The Allies in Belgium
On 11th May, General d’Astier noted that Giraud’s Seventh Army in its dash towards Breda ‘is not being troubled’ by the Luftwaffe. In view of the merciless pounding that was being inflicted upon the poor Dutch, was there not something curious in the apparently blind eye the Luftwaffe was turning upon Giraud? The B.E.F. had experienced a similarly quiet time in its advance to the Dyle Line position. With it went a certain ‘Kim’ Philby, representing The Times, who, showing an astuteness which would later bring untold advantage to another employer, remarked apprehensively to an American colleague, Drew Middleton: ‘It went too damn well. With all that air power why didn’t he bother us? What is he up to?’1
The B.E.F. advance – apart from the one incident on the 10th when an officious Belgian frontier guard had tried to halt the passage of Major-General Bernard Montgomery’s 3rd Division because it did not possess the necessary permits – had indeed proceeded with exemplary smoothness. To many of its older members who had fought in Belgium once before, there was an uncanny quality about that advance: ‘It was almost,’ wrote Drew Middleton, ‘as if they were retracing steps taken in a dream.
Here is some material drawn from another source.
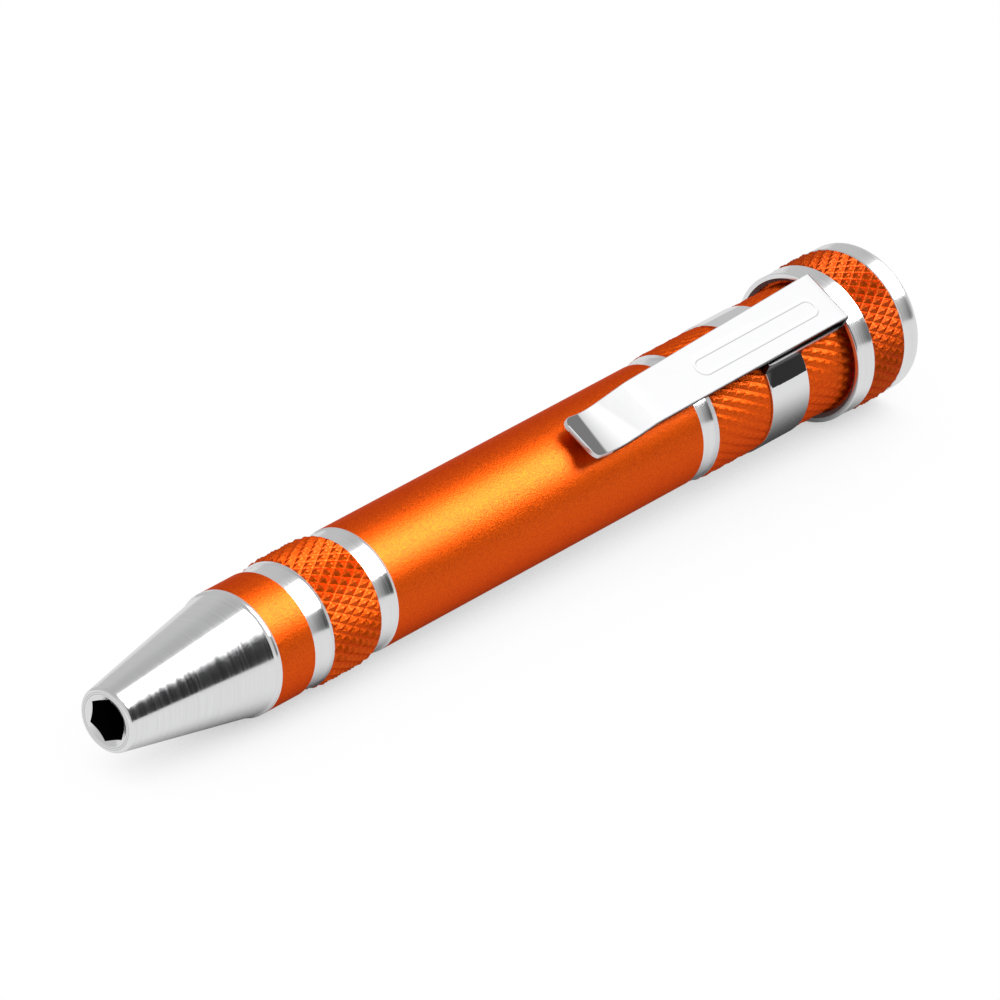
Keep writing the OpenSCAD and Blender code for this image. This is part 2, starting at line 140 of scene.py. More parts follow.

They saw again faces of friends long dead and heard the half-remembered names of towns and villages.’ But the Tommies were in excellent spirits; passing them on the road back to Paris from Brussels, Clare Boothe ‘remembered how everybody had remarked that it was funny the soldiers didn’t sing in this war. Well, these soldiers were singing… they stuck up their thumbs in the new gesture they had, which meant “O.K., everything’s fine,” and winked and blew cheerful kisses…’ By the evening of 11 May, the B.E.F. was well dug in on its appointed sector along the Dyle, from Louvain to Wavre, and although the river here was in fact little more than a wide stream, the British position was a relatively strong one.